Provided records -

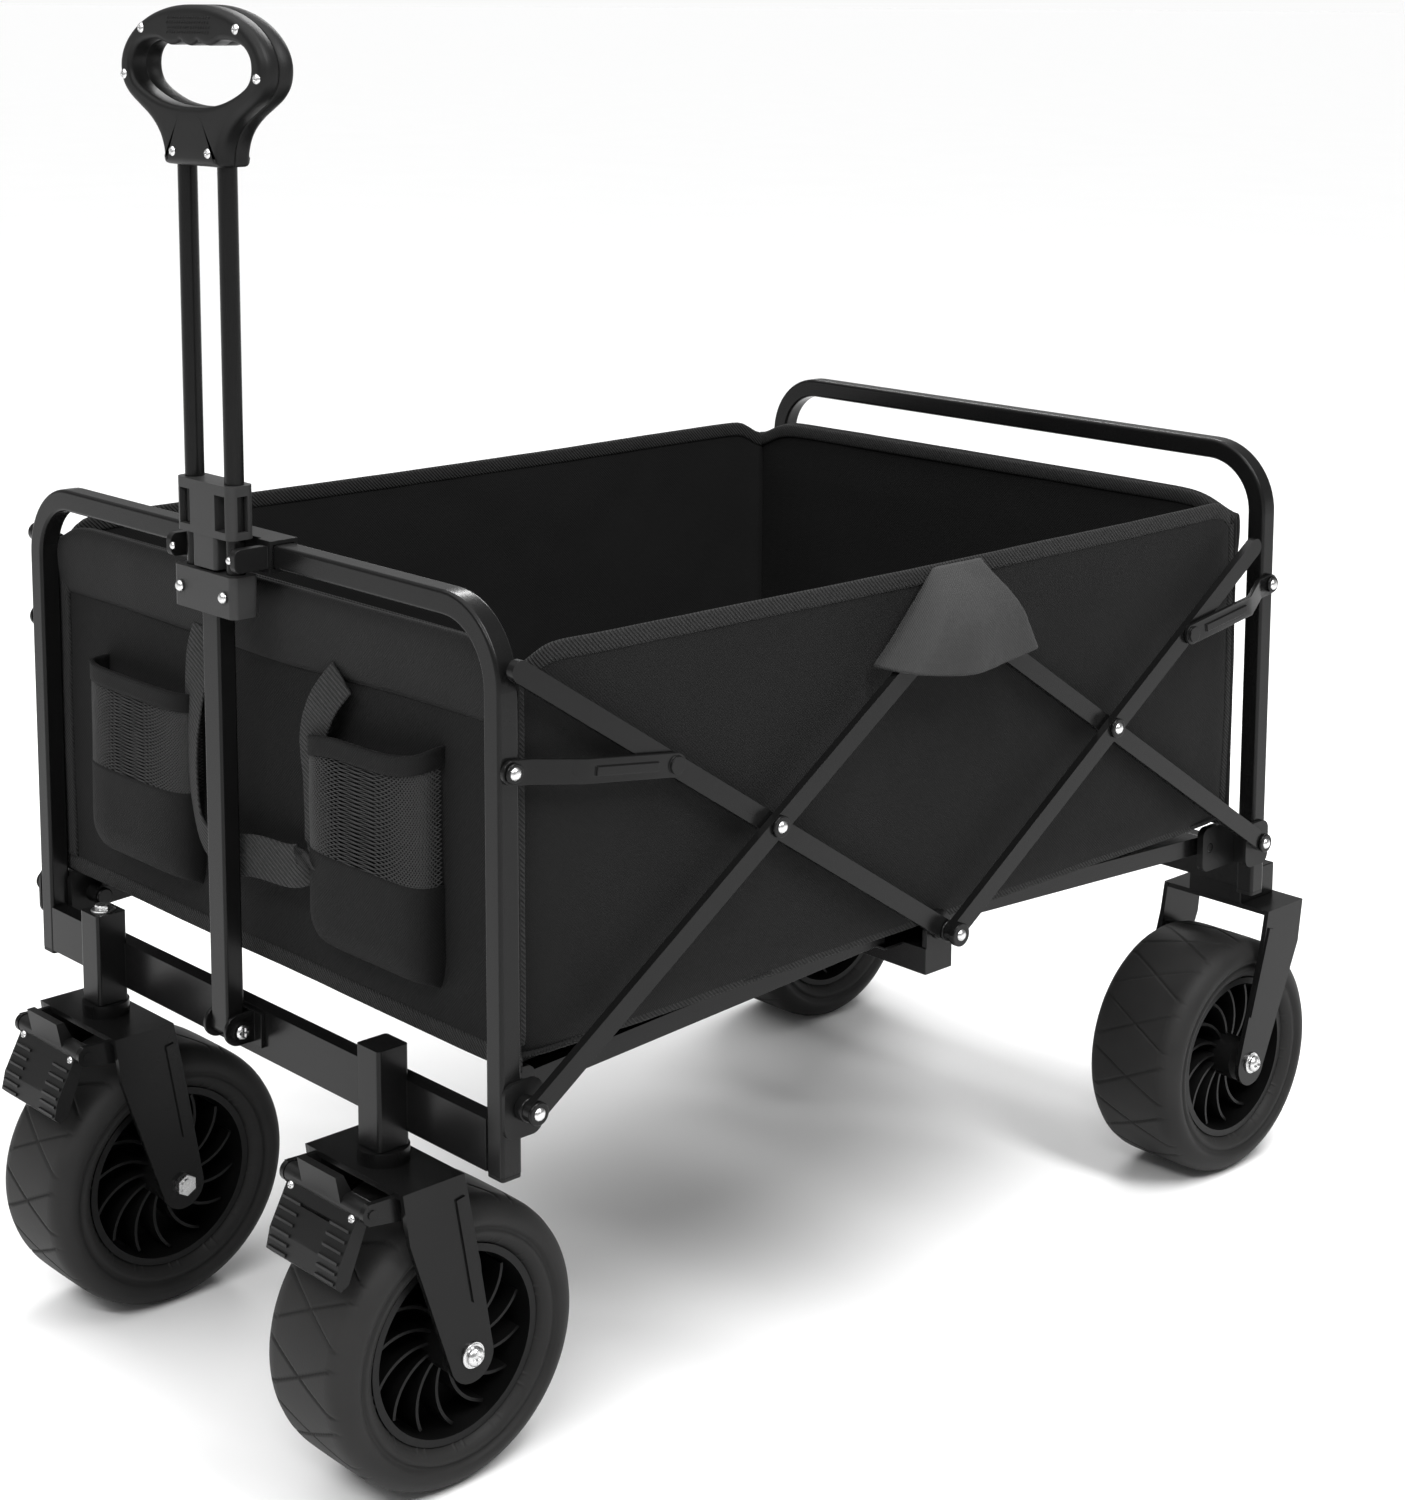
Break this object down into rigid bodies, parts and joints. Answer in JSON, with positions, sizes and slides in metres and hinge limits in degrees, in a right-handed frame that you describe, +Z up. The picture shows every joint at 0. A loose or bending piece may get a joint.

* * *

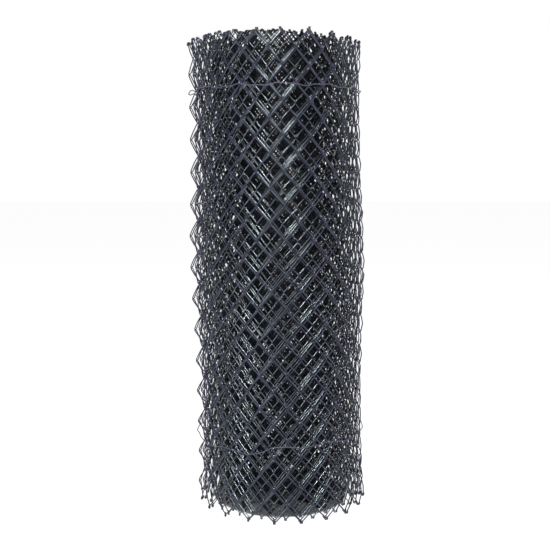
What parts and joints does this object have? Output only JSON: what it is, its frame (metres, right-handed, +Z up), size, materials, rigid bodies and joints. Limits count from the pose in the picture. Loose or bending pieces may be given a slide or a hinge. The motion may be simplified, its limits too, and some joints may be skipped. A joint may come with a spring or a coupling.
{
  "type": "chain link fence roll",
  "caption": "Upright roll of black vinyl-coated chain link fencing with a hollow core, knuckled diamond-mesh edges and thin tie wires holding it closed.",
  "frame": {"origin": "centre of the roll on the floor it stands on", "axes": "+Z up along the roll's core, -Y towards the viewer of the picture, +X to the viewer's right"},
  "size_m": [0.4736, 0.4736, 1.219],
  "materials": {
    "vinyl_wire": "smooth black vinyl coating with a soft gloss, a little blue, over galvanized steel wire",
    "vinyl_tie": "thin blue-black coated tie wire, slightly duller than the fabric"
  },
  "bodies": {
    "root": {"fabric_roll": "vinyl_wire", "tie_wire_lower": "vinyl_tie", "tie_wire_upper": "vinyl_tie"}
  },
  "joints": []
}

What this task involves -
From the records above, pick out and copy each line holding the word "object".

Exercise response -
Break this object down into rigid bodies, parts and joints. Answer in JSON, with positions, sizes and slides in metres and hinge limits in degrees, in a right-handed frame that you describe, +Z up. The picture shows every joint at 0. A loose or bending piece may get a joint.
What parts and joints does this object have? Output only JSON: what it is, its frame (metres, right-handed, +Z up), size, materials, rigid bodies and joints. Limits count from the pose in the picture. Loose or bending pieces may be given a slide or a hinge. The motion may be simplified, its limits too, and some joints may be skipped. A joint may come with a spring or a coupling.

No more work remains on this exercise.